The principles of presenting a sharp edge at an angle that allows shearing rather than scraping are common, but the specific angles vary. For now, focus on mastering your spindle roughing gouge, as it’s fundamental.

Troubleshooting Common Spindle Turning Issues

Even with the right angle, you might encounter problems. Here’s a quick guide:

Issue: Tool is digging in or catching.

  • Possible Causes: Angle too steep, tool rest too high, lathe speed too fast, dull cutting edge, poor control.
  • Solutions: Reduce the gouge angle, lower the tool rest slightly, reduce lathe speed, sharpen the gouge, take lighter cuts, ensure a firm grip and stable stance.

Issue: Tool is only scraping or burning.

  • Possible Causes: Angle too shallow, dull cutting edge, too much pressure on the tool rest, lathe speed too slow.
  • Solutions: Increase the gouge angle (within the 30-45 range), sharpen the gouge, ensure bevel is riding the wood, increase lathe speed slightly (safely!).

Issue: Rough surface finish, lots of fuzzy fibers.

Possible Causes: Dull tool, angle too shallow or inconsistently applied, trying to take too aggressive a cut. This is a classic sign of not shearing the wood properly.

  • Solutions: Sharpen your gouge! This is often the primary culprit. Ensure your angle is in the 30-45 degree range and that the bevel is riding the wood. Take lighter, smoother passes.

 

Frequently Asked Questions (FAQ)

What is the main purpose of a spindle roughing gouge?
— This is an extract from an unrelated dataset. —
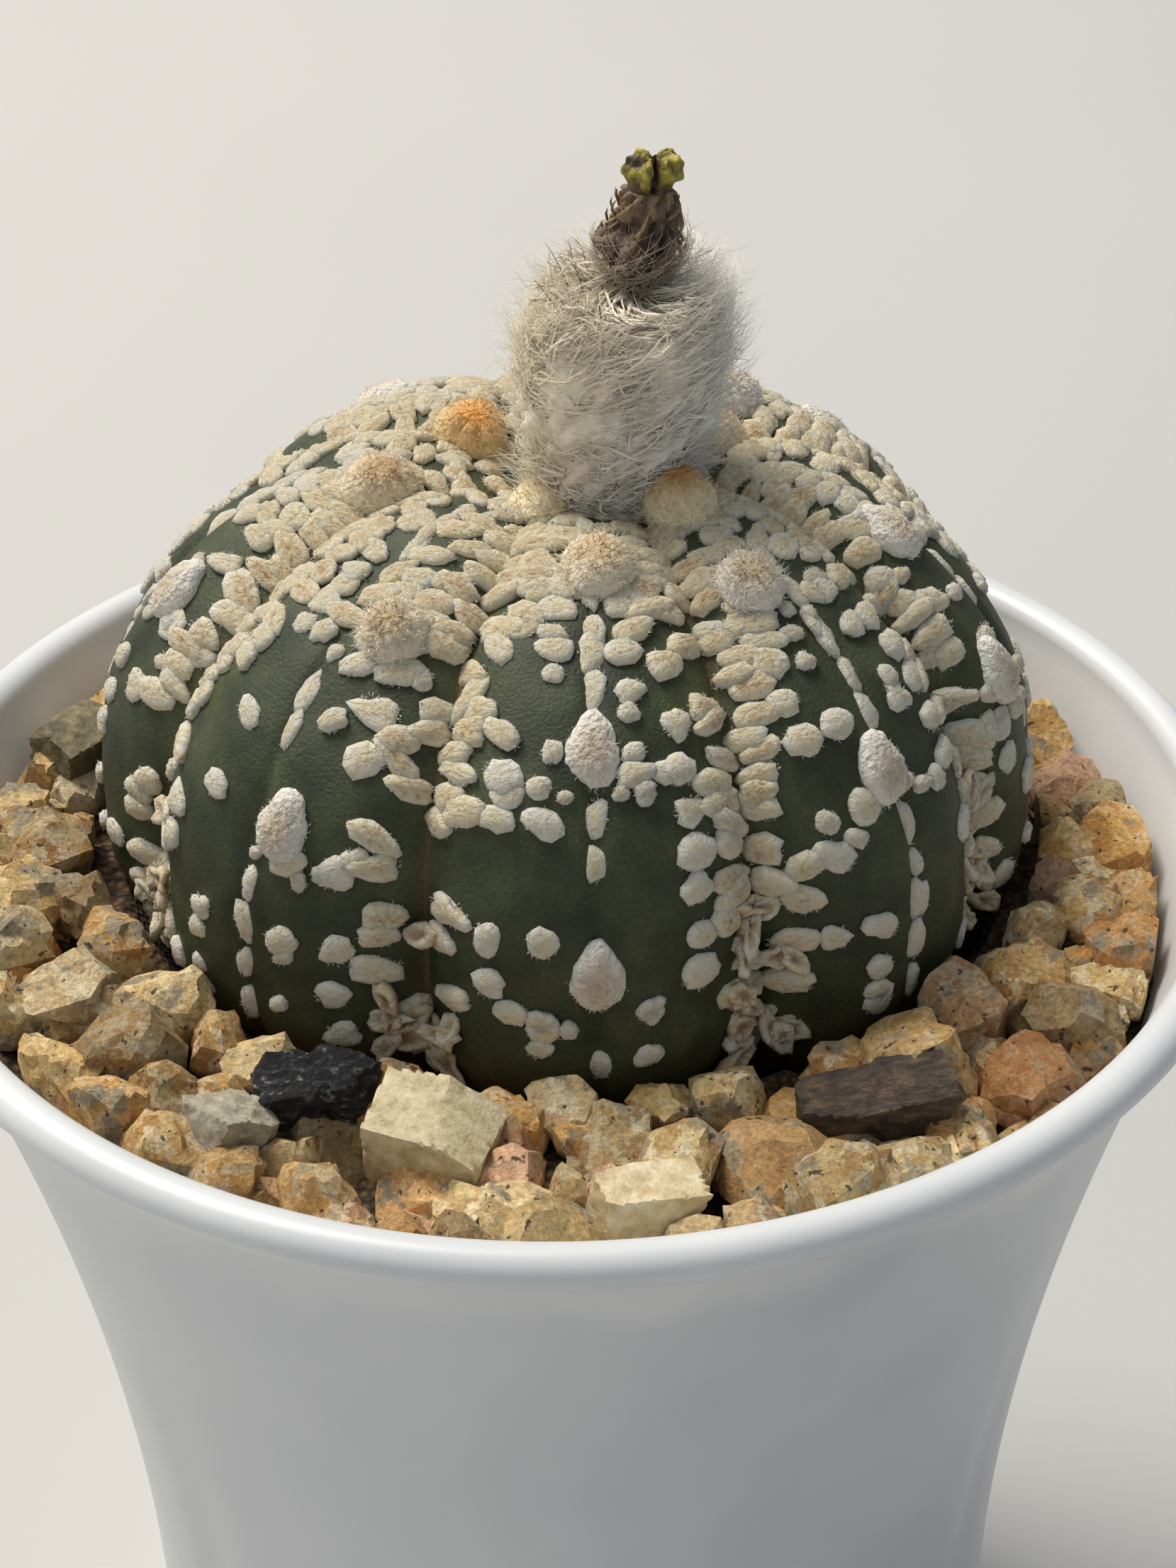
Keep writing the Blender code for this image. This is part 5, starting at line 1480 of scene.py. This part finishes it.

Its main purpose is to efficiently remove material from square stock to create a basic cylindrical shape for spindle turning, allowing for subsequent shaping.

Is a 30-degree angle always perfect for roughing gouges?

While 30-45 degrees is the recommended range, the “perfect” angle can vary slightly based on wood type, lathe speed, and the specific gouge grind. Experimentation within this range is key.